You may recall that we expected to be earning revenue in 2019 and 2020 from new subscription products as well as higher revenue from sources outside of search. This did not happen. Our 2019 plan underestimated how long it would take to build and ship new, revenue-generating products. Given that, and all we learned in 2019 about the pace of innovation, we decided to take a more conservative approach to projecting our revenue for 2020. We also agreed to a principle of living within our means, of not spending more than we earn for the foreseeable future.

This approach is prudent certainly, but challenging practically. In our case, it required difficult decisions with painful results. Regular annual pay increases, bonuses and other costs which increase from year-to-year as well as a continuing need to maintain a separate, substantial innovation fund, meant that we had to look for considerable savings across Mozilla as part of our 2020 planning and budgeting process. This process ultimately led us to the decision to reduce our workforce.

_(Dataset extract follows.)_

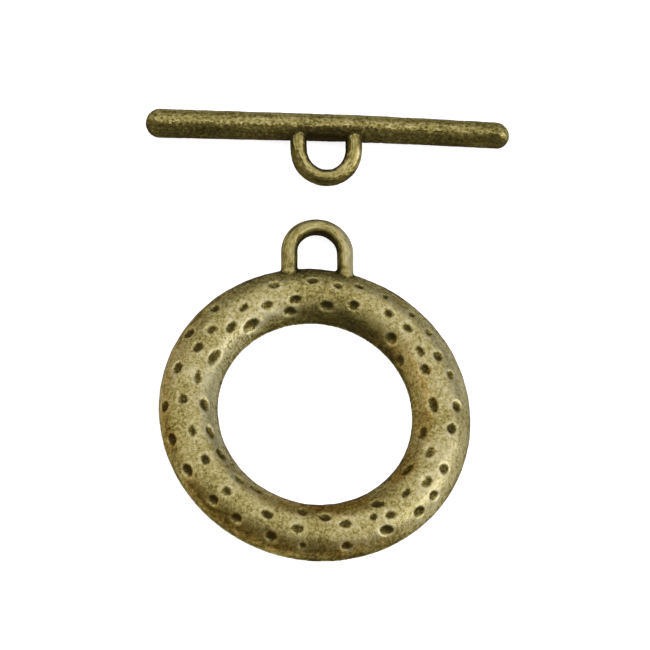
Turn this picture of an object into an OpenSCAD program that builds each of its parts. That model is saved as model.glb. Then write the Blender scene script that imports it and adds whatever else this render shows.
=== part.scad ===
// Two-part toggle clasp for a necklace or bracelet, in antiqued cast metal, laid out open on a table.
// One half is a pitted ring with a wire loop on its rim. The other is a round bar with the same
// loop at its middle. In use the bar goes through the ring and turns across it.
// Millimetres. +Z is up, z = 0 is the table, the origin is the middle of the ring's hole,
// and the ring's loop points along +Y, towards the bar.

/* [Ring] */
// Outer diameter of the ring
ring_d = 30; // [24:0.5:42]
// Width of the ring's band, from its hole to its outer edge
band_w = 5.75; // [4.6:0.05:7]
// Height of the domed band above its flat back
band_h = 2.65; // [2:0.05:2.8]
// Bevel of the edge between the dome and the flat back
back_bevel = 0.15; // [0.05:0.05:0.4]

/* [Loops] */
// Thickness of the wire of both loops
wire_d = 1.6; // [1.2:0.05:1.9]
// Space between the two legs of a loop
loop_gap = 3.8; // [2.6:0.1:5]
// Reach of the ring's loop past the rim
ring_loop_reach = 4.75; // [4.2:0.05:7]
// Reach of the bar's loop past the side of the bar
bar_loop_reach = 4.5; // [4.2:0.05:7]

/* [Bar] */
// Length of the bar over its round ends
bar_l = 35.6; // [28:0.2:50]
// Thickness of the bar at its thick end, on the left
bar_thick_d = 2.8; // [2.5:0.05:3.4]
// Thickness of the bar at its thin end, on the right
bar_thin_d = 2.55; // [2:0.05:3.4]
// Distance of the loop from the middle of the bar, towards the thick end
bar_loop_shift = 0.25; // [0:0.05:1]

/* [Dents] */
// Depth of the deeper dents in the ring's dome
dent_depth = 0.2; // [0.08:0.01:0.3]

/* [Layout] */
// Gap between the ends of the two loops as they lie
halves_gap = 3.95; // [1:0.05:12]
// Sideways offset of the bar's middle from the ring's middle
bar_offset = 1; // [-6:0.1:6]
// Turn of the bar from square to the ring's loop, in degrees
bar_turn = 1.4; // [-8:0.1:8]

/* [Hidden] */
$fn = 96;

ring_r = ring_d / 2;
band_mid_r = ring_r - band_w / 2;
wire_r = wire_d / 2;
bar_thick_r = bar_thick_d / 2;
bar_thin_r = bar_thin_d / 2;

// The band's section is the part above the table of a circle this wide, whose middle is this low
dome_r = band_w / 2;
dome_z = band_h - dome_r;

// Half the width of the flat back
back_half_w = sqrt(dome_r * dome_r - dome_z * dome_z) - back_bevel;

// Radius of a loop's bend at the middle of its wire
loop_bend_r = (loop_gap + wire_d) / 2;
// The ring's loop leaves the rim half way up, and its legs are rooted this share into the band
ring_loop_z = band_h / 2;
root_share = 0.3;
ring_loop_y = ring_r + ring_loop_reach - wire_r - loop_bend_r;

// The bar tapers evenly between its end balls, and is tipped until its lower side lies on the table
bar_taper_l = bar_l - bar_thick_r - bar_thin_r;
bar_tip = atan((bar_thick_r - bar_thin_r) / bar_taper_l);
bar_ball_x = bar_l / 2 - bar_thick_r;
bar_mid_r = bar_thick_r - bar_ball_x * tan(bar_tip);
// Distance from the bar's axis to the middle of the wire at the loop's end
bar_loop_end = bar_mid_r + bar_loop_reach - wire_r;
// The bar's loop droops until the end of it touches the table
bar_loop_droop = asin((bar_mid_r - wire_r) / bar_loop_end);
bar_y = ring_r + ring_loop_reach + halves_gap + wire_r + bar_loop_end * cos(bar_loop_droop);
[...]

At this point, you might ask if we considered foregoing the separate innovation fund, continuing as we did in 2019. The answer is yes but we ultimately decided we could not, in good faith, adopt this. Mozilla’s future depends on us excelling at our current work and developing new offerings to expand our impact. And creating the new products we need to change the future requires us to do things differently, including allocating funds, $43M to be specific, for this purpose. We will discuss our plans for making innovation robust and successful in increasing detail as we head into, and then again at, the All Hands, rather than trying to do so here.

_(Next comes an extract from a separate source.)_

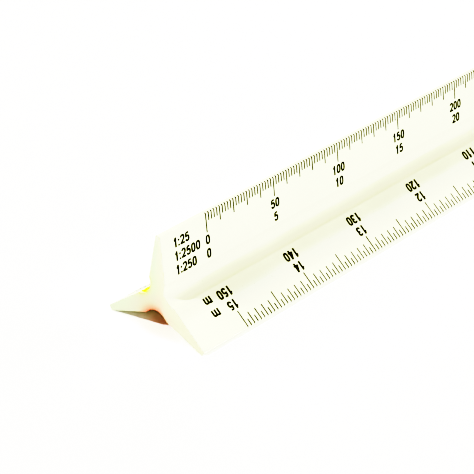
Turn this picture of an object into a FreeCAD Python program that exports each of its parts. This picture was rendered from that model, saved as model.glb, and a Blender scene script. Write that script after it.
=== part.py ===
import FreeCAD, Part
import math
import os

import Sketcher
from FreeCAD import Placement, Rotation, Vector

# A 30 cm triangular reduction scale. Three tapered arms at 120 degrees run the length of a solid white
# moulding, and a round flute is sunk into each valley between them. One flute is left white, one holds
# a yellow strip and one a red strip. Each of the six flanks carries one printed scale.
#
# +X runs along the ruler, +Z is up and the white flute faces -Y. The ruler rests on two of its arms.
# The origin is the centre of its footprint. Angles round the section run from +Y towards +Z.

DIMENSIONS = (
    ("body_length", 325.6, "overall length"),
    ("scale_length", 300.0, "from the first mark to the last"),
    ("arm_reach", 14.0, "from the axis to the end of an arm"),
    ("land_width", 1.16, "blunt end of an arm, before rounding"),
    ("taper_angle", 8.75, "lean of each flank, in degrees"),
    ("tip_round", 0.25, "rounding of the two corners of an arm's end"),
    ("flute_offset", 5.6, "from the axis to the centre of a flute"),
    ("flute_radius", 3.0, "radius of a finished flute"),
    ("strip_depth", 0.1, "thickness of a coloured strip"),
    ("ink_depth", 0.03, "thickness of the printing"),
    ("mark_width", 0.26, "width of a mark"),
    ("mark_start", 0.28, "from the flank's outer corner to the start of a mark"),
    ("short_mark", 1.75, "from the corner to the end of a short mark"),
    ("medium_mark", 2.85, "from the corner to the end of a medium mark"),
    ("long_mark", 4.0, "from the corner to the end of a long mark"),
    ("figure_height", 2.05, "height of a figure"),
    ("figure_width", 1.23, "width of a figure"),
    ("figure_pitch", 1.36, "from one figure to the next"),
    ("stroke_width", 0.43, "width of a printed stroke"),
    ("first_row", 2.65, "from the corner to the middle of the row beside the marks"),
    ("row_pitch", 2.85, "from one row to the next"),
    ("legend_start", 9.5, "from the first mark back to the start of the ratios"),
    ("unit_offset", 4.7, "from the last mark to the middle of the letter m"),
    ("unit_height", 1.5, "height of the letter m"),
    ("unit_pitch", 0.76, "from one leg of the m to the next"),
    ("colon_pitch", 0.62, "from a colon to the figure after it"),
    ("colon_height", 1.05, "from one dot of a colon to the other"),
)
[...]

As we look to the future, we know we must take bold steps to evolve and ensure the strength and longevity of our mission. Mozilla has a strong line of sight to future revenue generation, but we are taking a more conservative approach to our finances. This will enable us to pivot as needed to respond to market threats to internet health, and champion user privacy and agency.

I ask that we all do what we can to support each other through this difficult period.